● **Task**: Look in the material below for the line with "shield_cover()" and the line with "record = json.load(file)", then set down exactly those two lines and all lines between, nothing more.

[START OF Raw data]

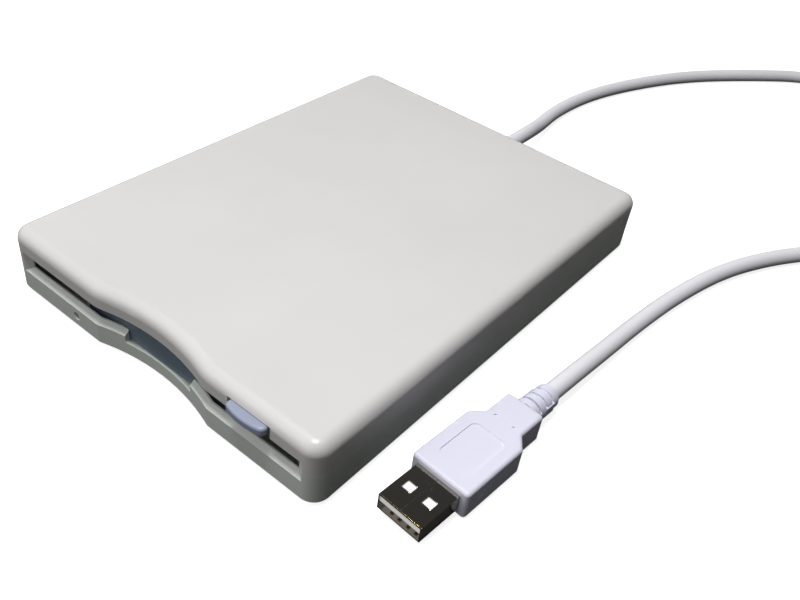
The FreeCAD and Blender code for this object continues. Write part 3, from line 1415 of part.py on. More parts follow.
def plug_overmould():
    """Moulded grip with stepped shoulders, sunk panel, side grooves and ribbed relief."""
    body = new_body("plug_body")
    wide, slim = s.plug_width / 2, s.plug_neck_width / 2
    grip, shoulder, end = s.plug_grip_length, s.plug_shoulder, s.plug_length
    sketch = new_sketch(body, "plug_outline", "XY_Plane", 0)
    sketch_outline(sketch, [(-wide, 0), (wide, 0), (wide, grip), (slim, grip + shoulder), (slim, end),
                            (-slim, end), (-slim, grip + shoulder), (-wide, grip)])
    raised = pad(body, sketch, s.plug_height)
    high = float(s.plug_height)
    turned = round_edges(body, raised, 1.0, lambda e: e.BoundBox.XLength < 1e-4 and e.BoundBox.YLength < 1e-4)
    round_edges(body, turned, 0.9, lambda e: at_height(high)(e) or at_height(0.0)(e))
    panel = new_sketch(body, "plug_panel", "XY_Plane", s.plug_height)
    sketch_rectangle(panel, (-wide + 3.3, wide - 3.3), (Size.of(4.0), grip - 1.5), Size.of(2.0))
    pocket(body, panel, 0.3)
    dimples = new_sketch(body, "plug_dimples", "XY_Plane", s.plug_height)
    for x in (-2.6, 2.6):
        sketch_circle(dimples, x, grip + shoulder, 0.4)
    pocket(body, dimples, 0.4)
    tools = []
    for index in range(6):
        y = 4.6 + index * 0.8
        for side, x in enumerate((-wide, wide)):
            tools.append(block("grip_groove_%d_%d" % (index, side), (x - 0.35, x + 0.35), (y, y + 0.4),
                               (3.4, s.plug_height - 0.9)))
    relief_low = s.plug_height / 2
    shape = [rod("relief_core", (0, end - 0.5, relief_low), s.cord_diameter / 2 + 0.45,
                 s.plug_relief_length + 0.5, "Y")]
    length = s.plug_relief_length / 4
    for ring in range(4):
        wide_ring = s.plug_relief_radius - 0.16 * ring
        shape.append(rod("relief_ring_%d" % ring, (0, end + length * ring + 0.0, relief_low), wide_ring,
                         length - 0.75, "Y"))
        if ring < 3:
            for side, x in enumerate((-1, 1)):
                shape.append(block("relief_link_%d_%d" % (ring, side),
                                   (x * 2.6 - 0.7, x * 2.6 + 0.7), (end + length * ring, end + length * (ring + 1)),
                                   (relief_low - 1.3, relief_low + 1.3)))
    pocket_for_shell = block("plug_socket", (-s.plug_shell_width / 2 - s.fit_gap, s.plug_shell_width / 2 + s.fit_gap),
                             (-1.0, 4.0), (relief_low - s.plug_shell_height / 2 - s.fit_gap,
                                           relief_low + s.plug_shell_height / 2 + s.fit_gap))
    tools.append(pocket_for_shell)
    whole = cut("plug_overmould_cut", joined("plug_overmould_whole", [body] + shape), tools)
    return node("plug_overmould", in_plug(whole))


def plug_shell():
    """Folded metal shell with two latch windows on each side and an open mouth."""
    wide, high = s.plug_shell_width / 2, s.plug_shell_height / 2
    middle = s.plug_height / 2
    sheet = s.plug_shell_sheet
    outer = block("shell_outer", (-wide, wide), (-s.plug_shell_length, 3.9), (middle - high, middle + high))
    inner = block("shell_inner", (-wide + sheet, wide - sheet), (-s.plug_shell_length - 1, 3.0),
                  (middle - high + sheet, middle + high - sheet))
    tools = [inner]
    for index, x in enumerate((-2.85, 2.85)):
        tools.append(block("shell_window_%d" % index, (x - 1.25, x + 1.25), (-7.2, -5.0),
                           (middle - high - 1, middle + high + 1)))
    return node("plug_shell", in_plug(cut("plug_shell_cut", outer, tools)))


def plug_tongue():
    """White tongue under the top of the shell and its four contacts."""
    wide = s.plug_shell_width / 2 - s.plug_shell_sheet - 0.05
    middle = s.plug_height / 2
    top = middle + s.plug_shell_height / 2 - s.plug_shell_sheet - 0.02
    plate = block("tongue_plate", (-wide, wide), (-s.plug_shell_length + 0.25, 2.9), (top - 1.84, top))
    tools = []
    contacts = []
    for index, x in enumerate((-3.5, -1.25, 1.25, 3.5)):
        half = 0.5
        tools.append(block("tongue_slot_%d" % index, (x - half, x + half), (-s.plug_shell_length + 1.8, 4),
                           (top - 1.9, top - 1.6)))
        contacts.append(block("contact_%d" % index, (x - half + 0.05, x + half - 0.05),
                              (-s.plug_shell_length + 1.9, 2.8), (top - 1.85, top - 1.6)))
    node("plug_tongue", in_plug(cut("plug_tongue_cut", plate, tools)))
    together = doc.addObject("Part::Compound", "plug_contacts_group")
    together.Links = contacts
    node("plug_contacts", in_plug(together))


def usb_cord():
    """Both free stretches and the coil between them."""
    coil_in, heading_in, coil_out, heading_out, length = cable_coil()
    rear_points = [Vector(*point) for point in REAR_ROUTE] + [coil_in]
    front_points = [coil_out] + [Vector(*point) for point in FRONT_ROUTE]
    end = float(s.plug_length + s.plug_relief_length)
    front_points += [plug_axis_point(end + 9.0, float(s.plug_height) / 2),
                     plug_axis_point(end, float(s.plug_height) / 2)]
    total = length
    for label, points in (("usb_cable_rear", rear_points), ("usb_cable_front", front_points)):
        path, radii = corner_path(points)
        print(label, "radii:", " ".join("%.0f" % radius for radius in radii))
        print(label, "runs:", " ".join("%.1f" % (b - a).Length for a, b in zip(points, points[1:])))
        swept_cord(label, path, points)
        total += path.Length
    print("coil in", tuple(round(v, 2) for v in coil_in), "coil out", tuple(round(v, 2) for v in coil_out))
    print("cord length %.1f" % total)


def write_parts():
    """Check every object, then write each node's solids."""
    doc.recompute()
    for item in doc.Objects:
        if "Invalid" in item.State or "Error" in item.State:
            raise RuntimeError("%s did not compute: %s" % (item.Name, item.State))
    for label, piece in NODES:
        if piece.Shape.isNull() or not piece.Shape.isValid() or piece.Shape.Volume <= 0:
            raise RuntimeError("%s has no valid shape" % label)
    os.makedirs("parts", exist_ok=True)
    for label, piece in NODES:
        piece.Shape.exportStep("parts/%s.step" % label)
        box = piece.Shape.BoundBox
        print("%-18s solids %2d volume %9.2f x %7.2f..%7.2f y %7.2f..%7.2f z %6.2f..%6.2f" % (
            label, len(piece.Shape.Solids), piece.Shape.Volume, box.XMin, box.XMax, box.YMin, box.YMax,
            box.ZMin, box.ZMax))
    print("%d nodes" % len(NODES))


def main():
    top_shell()
    bottom_shell()
    rubber_feet()
    case_screws()
    eject_button()
    dust_flap()
    indicator_led()
    drive_frame()
    frame_screws()
    shield_cover()
    disk_holder()
    slider_plate()
    shutter_lever()
    lever_pivot()
    spindle_hub()
    spindle_parts()
    motor_board()
    head_carriage()
    upper_arm()
    guide_rods()
    stepper()
    control_board()
    strain_relief()
    usb_cord()
    cable_tie()
    plug_overmould()
    plug_shell()
    plug_tongue()
    write_parts()


main()
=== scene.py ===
"""Looks of a slim external floppy disk drive with its captive USB cord.

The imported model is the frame. This script adds the finishes, the cord's smooth line and the small
details that are too fine for the solids, then the floor, the light and the camera.
"""
import json
import logging
import math
from dataclasses import dataclass, field
from enum import Enum
from typing import Iterable

import bmesh
import bpy
from mathutils import Matrix, Vector


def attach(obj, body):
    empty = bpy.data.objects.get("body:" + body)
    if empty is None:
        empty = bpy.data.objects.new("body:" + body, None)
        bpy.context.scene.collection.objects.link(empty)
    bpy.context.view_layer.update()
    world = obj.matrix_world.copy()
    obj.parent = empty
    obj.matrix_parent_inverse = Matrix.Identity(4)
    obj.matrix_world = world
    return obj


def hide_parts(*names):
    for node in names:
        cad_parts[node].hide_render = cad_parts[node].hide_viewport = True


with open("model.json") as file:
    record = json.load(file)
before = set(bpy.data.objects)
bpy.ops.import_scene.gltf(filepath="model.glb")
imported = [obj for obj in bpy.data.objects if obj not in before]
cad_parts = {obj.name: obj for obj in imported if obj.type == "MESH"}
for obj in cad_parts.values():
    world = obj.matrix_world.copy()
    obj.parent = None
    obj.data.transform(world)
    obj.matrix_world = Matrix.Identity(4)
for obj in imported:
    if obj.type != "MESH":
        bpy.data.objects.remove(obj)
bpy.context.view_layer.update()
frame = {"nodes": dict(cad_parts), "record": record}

MM = 0.001
Point = tuple[float, float, float]
Block = tuple[Point, Point]
log = logging.getLogger("floppy_drive")


class Grain(Enum):
    """The kinds of fine surface that the finishes have."""

    SPARK = "spark-eroded plastic"
    BRUSHED = "drawn or rolled metal"
    SMOOTH = "polished or bare"


@dataclass(frozen=True)
class Finish:
    """How one material looks.

    Args:
        colour: sRGB hex of the surface in even light.
        roughness: mean roughness.
        metallic: 1 for metals.
        grain: the kind of fine surface.
        grain_mm: size of one grain in millimetres.
        relief: height of the grain in millimetres.
        shade: how much the colour drifts across the piece, from 0 to 1; on most pieces random tone, on the
            plug's shell a painted cloudy reflection.
        specular: strength of the clear reflection.
        coat: strength of a clear coat.
        rim_highlight: painted highlight, how much lighter the rounded edges are, from 0 to 1.
        glow: strength of light given off.
    """

    colour: str
    roughness: float = 0.5
    metallic: float = 0.0
    grain: Grain = Grain.SPARK
    grain_mm: float = 0.35
    relief: float = 0.012
    shade: float = 0.04
    specular: float = 0.45
    coat: float = 0.0
    rim_highlight: float = 0.0
    glow: float = 0.0


FINISHES: dict[str, Finish] = {
    # warm white ABS of the case, lightly spark-eroded
    "top_plastic": Finish("#DCDAD8", 0.38, grain_mm=0.30, relief=0.006, shade=0.035, coat=0.30, rim_highlight=0.5),
    "base_plastic": Finish("#D5DAD3", 0.44, grain_mm=0.30, relief=0.008, shade=0.04, coat=0.20, rim_highlight=0.35),
    "foot_rubber": Finish("#1B1B1C", 0.85, grain_mm=0.5, relief=0.02),
    "screw_steel": Finish("#8E8F92", 0.32, 1.0, Grain.BRUSHED, 0.2, 0.002),
    # lavender ABS of the button, smoother than the case
    "button_plastic": Finish("#9DA4BA", 0.34, grain_mm=0.2, relief=0.002, shade=0.03, coat=0.15, rim_highlight=0.3),
    "flap_plastic": Finish("#6C7B89", 0.42, grain_mm=0.3, relief=0.004, shade=0.05, rim_highlight=0.3),
    "lamp_lens": Finish("#3C423B", 0.18, grain=Grain.SMOOTH, relief=0.0, coat=0.6),
    # zinc-plated sheet of the mechanism
    "frame_steel": Finish("#A3A5A6", 0.34, 1.0, Grain.BRUSHED, 0.4, 0.002, 0.10),
    "sheet_steel": Finish("#B2B4B5", 0.30, 1.0, Grain.BRUSHED, 0.4, 0.002, 0.08),
    "hub_steel": Finish("#BDBEC0", 0.24, 1.0, Grain.BRUSHED, 0.25, 0.002, 0.06),
    "magnet_ferrite": Finish("#3A3A3C", 0.62, grain_mm=0.2, relief=0.01),
    "bearing_brass": Finish("#B89B5E", 0.30, 1.0, Grain.BRUSHED, 0.2, 0.002),
    "core_steel": Finish("#2E3034", 0.45, grain_mm=0.15, relief=0.004),
    "coil_copper": Finish("#A8552C", 0.30, 0.8, Grain.BRUSHED, 0.18, 0.02),
    "board_green": Finish("#24563A", 0.32, grain_mm=0.6, relief=0.004, coat=0.4, shade=0.10),
    "chip_black": Finish("#202123", 0.55, grain_mm=0.15, relief=0.006),
    "carriage_plastic": Finish("#2B2C2E", 0.50, grain_mm=0.3, relief=0.006),
    "rod_steel": Finish("#CFD0D2", 0.12, 1.0, Grain.SMOOTH, 0.2, 0.0, 0.03),
    "head_ceramic": Finish("#35302E", 0.15, grain=Grain.SMOOTH, relief=0.0, coat=0.5),
    "header_plastic": Finish("#E4DECF", 0.42, grain_mm=0.2, relief=0.003),
    # lavender-white PVC of the cord and of the moulded plug
    "cord_vinyl": Finish("#F0F0F5", 0.44, grain_mm=0.5, relief=0.005, shade=0.03, specular=0.35),
    "tie_black": Finish("#222224", 0.60, grain_mm=0.3, relief=0.01),
    "plug_vinyl": Finish("#E6E6F6", 0.42, grain_mm=0.28, relief=0.010, shade=0.03, specular=0.4, rim_highlight=0.2),
    # the plug shell's strong colour drift is a painted cloudy reflection
    "plug_steel": Finish("#B5B1A8", 0.13, 1.0, Grain.BRUSHED, 0.35, 0.0008, 0.25),
    # the tongue's glow is painted light, lifting it out of the shade in the plug's mouth
    "tongue_white": Finish("#F1F1F1", 0.35, grain=Grain.SMOOTH, relief=0.0, glow=0.30),
    "contact_gold": Finish("#D7B364", 0.20, 1.0, Grain.SMOOTH, 0.2, 0.0),
}


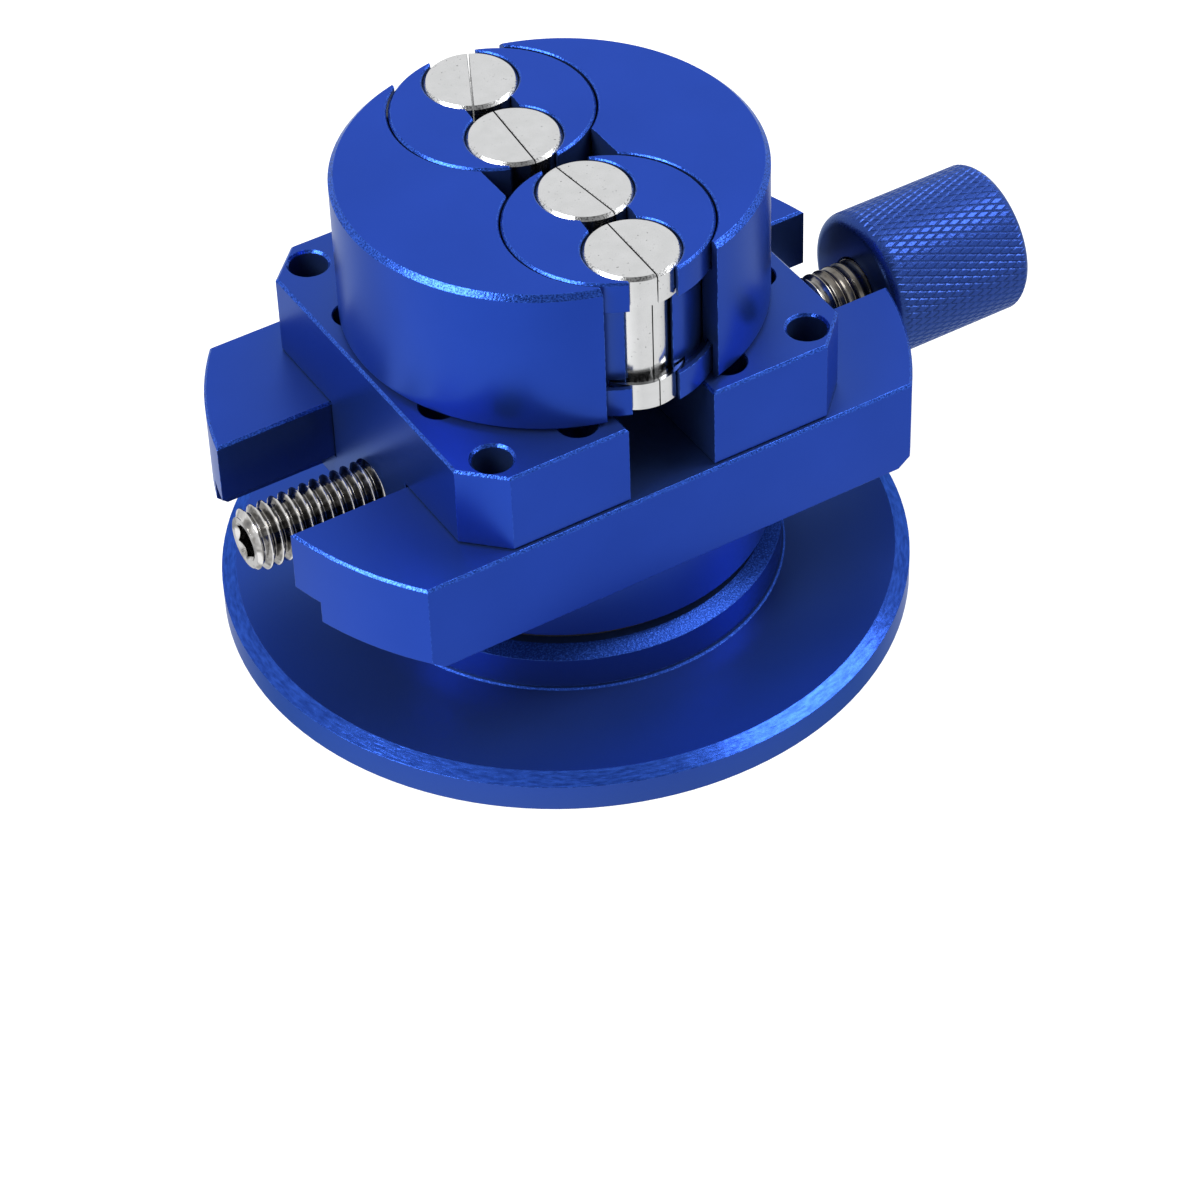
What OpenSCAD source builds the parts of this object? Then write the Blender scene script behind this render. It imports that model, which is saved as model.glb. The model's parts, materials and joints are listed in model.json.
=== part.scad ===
// Swivel table vise with self-aligning jaws. Round nested half discs turn in
// one another, so that the jaws close on work of any outline.
// Origin: centre of the base underside, on the swivel axis. +Z is up and +X
// runs along the bed towards the knob.

/* [Base] */
// Diameter of the round base
base_d = 108; // [100:1:150]
// Height of the upright wall of the base rim
rim_h = 4.5; // [3.5:0.1:8]
// Height of the sloped edge on the base rim
rim_slope_h = 1.2; // [0.4:0.1:2]
// Width of the sloped edge on the base rim
rim_slope_w = 2.3; // [0.5:0.1:4]
// Diameter of the raised hub
hub_d = 68; // [66:0.5:84]
// Height of the hub above the flange
hub_h = 7; // [6:0.1:12]
// Height of the sloped edge on the hub
hub_slope_h = 1.3; // [0.4:0.1:3]
// Width of the sloped edge on the hub
hub_slope_w = 2.5; // [0.5:0.1:3]
// Size of the small slope at the foot of the hub
hub_foot = 0.5; // [0.2:0.1:1.5]

/* [Swivel pivot] */
// Diameter of the bed journal that turns in the base
journal_d = 24; // [18:0.5:30]
// Radial play of the journal in its bore
journal_play = 0.05; // [0.02:0.01:0.1]
// How far the journal stops short of the counterbore
journal_short = 0.6; // [0.3:0.1:1]
// Diameter of the thrust washer
thrust_d = 60; // [50:0.5:62]
// Thickness of the thrust washer
thrust_t = 3.3; // [2:0.1:5]
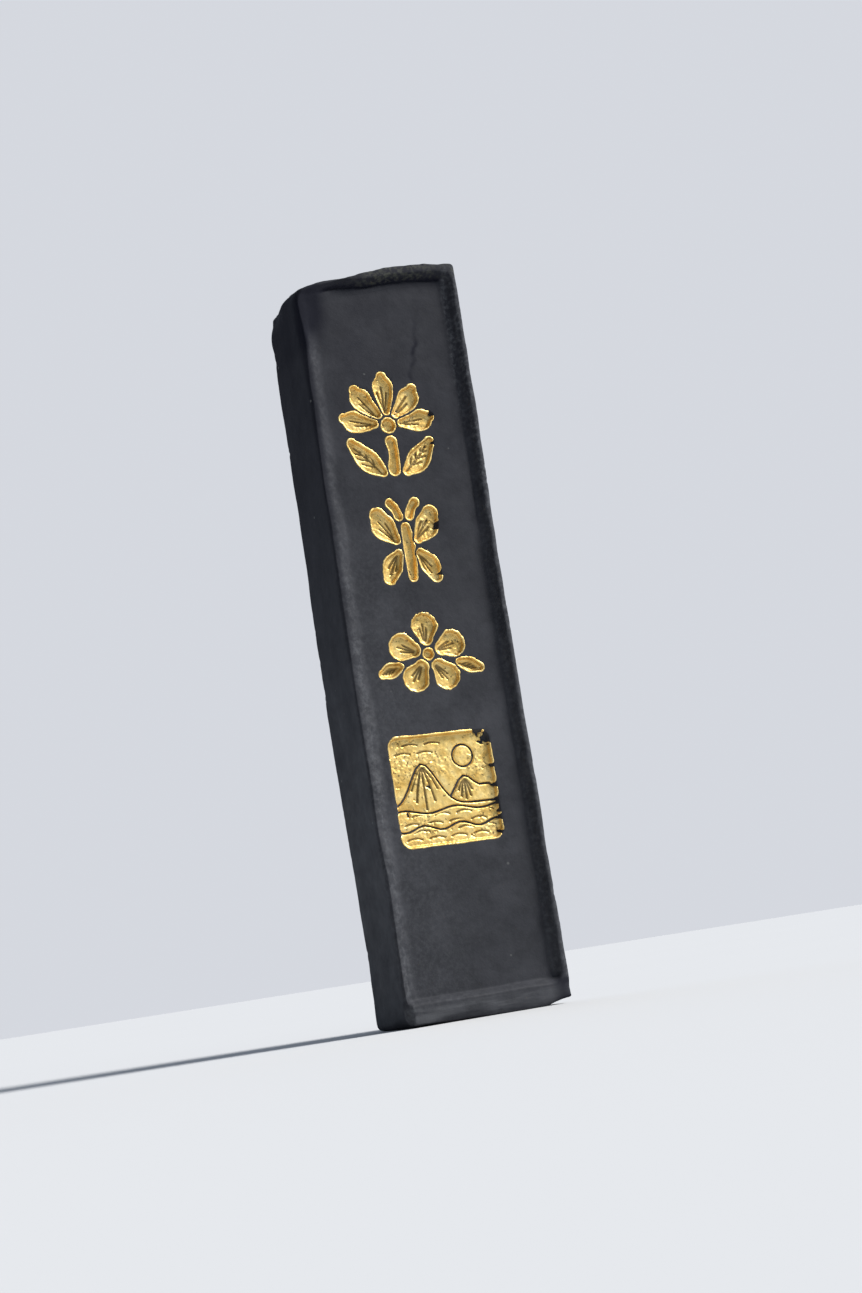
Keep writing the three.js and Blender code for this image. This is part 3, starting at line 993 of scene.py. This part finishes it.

[END OF Raw data]

● **The completed task**:
    shield_cover()
    disk_holder()
    slider_plate()
    shutter_lever()
    lever_pivot()
    spindle_hub()
    spindle_parts()
    motor_board()
    head_carriage()
    upper_arm()
    guide_rods()
    stepper()
    control_board()
    strain_relief()
    usb_cord()
    cable_tie()
    plug_overmould()
    plug_shell()
    plug_tongue()
    write_parts()


main()
=== scene.py ===
"""Looks of a slim external floppy disk drive with its captive USB cord.

The imported model is the frame. This script adds the finishes, the cord's smooth line and the small
details that are too fine for the solids, then the floor, the light and the camera.
"""
import json
import logging
import math
from dataclasses import dataclass, field
from enum import Enum
from typing import Iterable

import bmesh
import bpy
from mathutils import Matrix, Vector


def attach(obj, body):
    empty = bpy.data.objects.get("body:" + body)
    if empty is None:
        empty = bpy.data.objects.new("body:" + body, None)
        bpy.context.scene.collection.objects.link(empty)
    bpy.context.view_layer.update()
    world = obj.matrix_world.copy()
    obj.parent = empty
    obj.matrix_parent_inverse = Matrix.Identity(4)
    obj.matrix_world = world
    return obj


def hide_parts(*names):
    for node in names:
        cad_parts[node].hide_render = cad_parts[node].hide_viewport = True


with open("model.json") as file:
    record = json.load(file)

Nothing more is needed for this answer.